THE Governing Body declared a climate emergency at its April meeting, requesting that the Representative Body prepare an action plan on how the whole of the Church in Wales could reach a position of net zero carbon emissions by 2030, or as soon as possible thereafter (News, 23 April).

A Zoom session on Wednesday, chaired by the Revd Rebecca Stevens, heard from a young activist, Ayub Khan, who is about to study law and politics at St Mary’s University, London. He described himself as “not an angry activist but a disappointed one . . . both with myself and saddened by the lack of effort by [governments]”.
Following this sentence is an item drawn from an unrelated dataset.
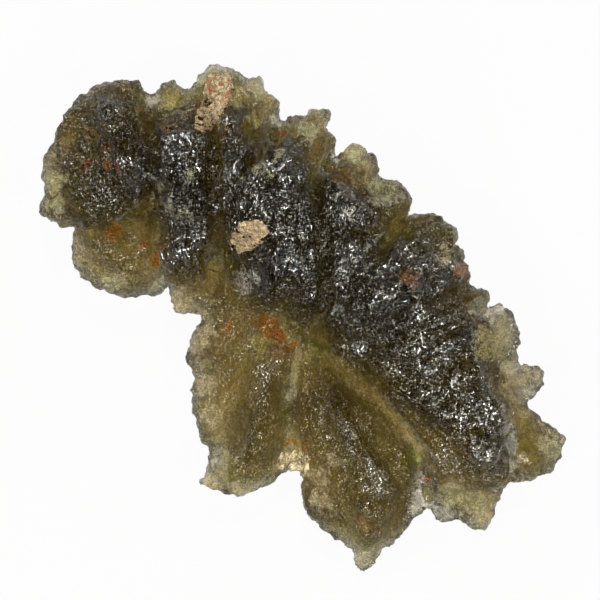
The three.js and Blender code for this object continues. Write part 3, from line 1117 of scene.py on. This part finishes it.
@dataclass
class Stone:
    """The glass itself: the solid's shape, with its etched relief cut finely into it.

    Attributes:
        creases: The lines that are cut in.
        crests: The lines that stand up.
        stains: The spots that each soil has coloured, and those where highlights are painted on.
        sheens: The spots whose gloss is unlike their surroundings, each with its gloss.
        weld: How near to each other the solid's corners are joined, mm.
        voxel: Spacing of the fine mesh, mm.
        smoothing: How many times the solid's flat faces are smoothed out.
        flute: Across and depth of the long flutes, mm.
        cup: Across and depth of the round cups, mm.
        pit: Across and depth of the pits, mm.
        swell: How far the smoothed surface is pushed back out, mm.
        seed: Which of the possible reliefs it has.
        seed_step: How far the next seed's relief lies away, mm.
        warp: The noise that bends the flutes and cups.
        warp_far: Twice the farthest that it bends them, mm.
        flute_height: How the flutes deepen with height over the floor in mm.
        rugged: Where the cups and pits are deep and shallow.
        rugged_height: How they deepen with height over the floor in mm.
        line_top: How creases and crests fade on faces that turn away from above.
        crease_power: How round a crease's middle is; 1 is sharp.
        crest_power: How round a crest's middle is; 1 is sharp.
        teeth: The noise that notches the rims.
        rim: How deep that goes in mm, by how far the face looks up or down.
        spot_facing: How far a face has to look up to carry a spot, -1 to 1.
        spot_edge: How a spot fades, by the distance from its middle in radii.
        spot_grain: The noise that makes its outline ragged.
        stain_ragged: How ragged a stain is, mm.
        sheen_ragged: How ragged a spot of other gloss is, mm.
        ray_start: How far inside the surface the thickness is measured from, mm.
        ray_blur: How many times the measured thickness is evened out.
    """

    creases: list[Line]
    crests: list[Line]
    stains: dict[Soil, list[Spot]]
    sheens: list[tuple[Spot, float]]
    weld: float = 0.001
    voxel: float = 0.178
    smoothing: int = 6
    flute: tuple[float, float] = (1.5, 0.55)
    cup: tuple[float, float] = (1.1, 0.3)
    pit: tuple[float, float] = (0.55, 0.12)
    swell: float = 0.13
    seed: int = 3
    seed_step: Triple = (17.3, 5.1, 9.7)
    warp: Grain = Grain(2.6, 2.0)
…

He spoke of the actualities of global warming, rising at an exponential rate. Statistics showed the years 2010 to 2019 to have been the hottest decade in history, and 6.7 million people, mostly from lower-income backgrounds, had been displaced from their homes. He deplored those, such as Donald Trump, who had used pseudo-science to deny climate change; and he imagined a future where only video and pictures of particular environments remained. But he applauded the fact that action on climate change was non-denominational and unrestricted by borders.

This was not a debate on the climate emergency, but many wanted to speak in response to both Ms Stevens and Mr Khan. All of it was about the practical steps that the Church in Wales was taking on a range of matters, from encouraging the use of public transport to developing green space around churches.

Both Ms Stevens and Mr Khan praised the joint statement by the Archbishop of Canterbury, Pope Francis, and the Ecumenical Patriarch: “profound words” appealing for humanity to “listen to the cry of the earth”.

New appointment: Professor Medwin Hughes, Vice-Chancellor of the University of Wales Trinity St David’s, is to be the new chair of the Representative Body (RB) of the Church in Wales. He succeeds James Turner, who described Professor Hughes as “a man of enormous abilities and with a wealth of professional experience”: someone who had been instrumental in preventing closure of the university college in Lampeter.

Dr Heather Payne, recently appointed vice-chair of the RB, praised Mr Turner, who will retire in December, for his flexibility. She described him as “a real problem-solver”, behind whose businessman exterior was “a burning Christian — a fabulous leader, coruscatingly focused on the work of the Lord Jesus in our lives and the lives of those we meet”.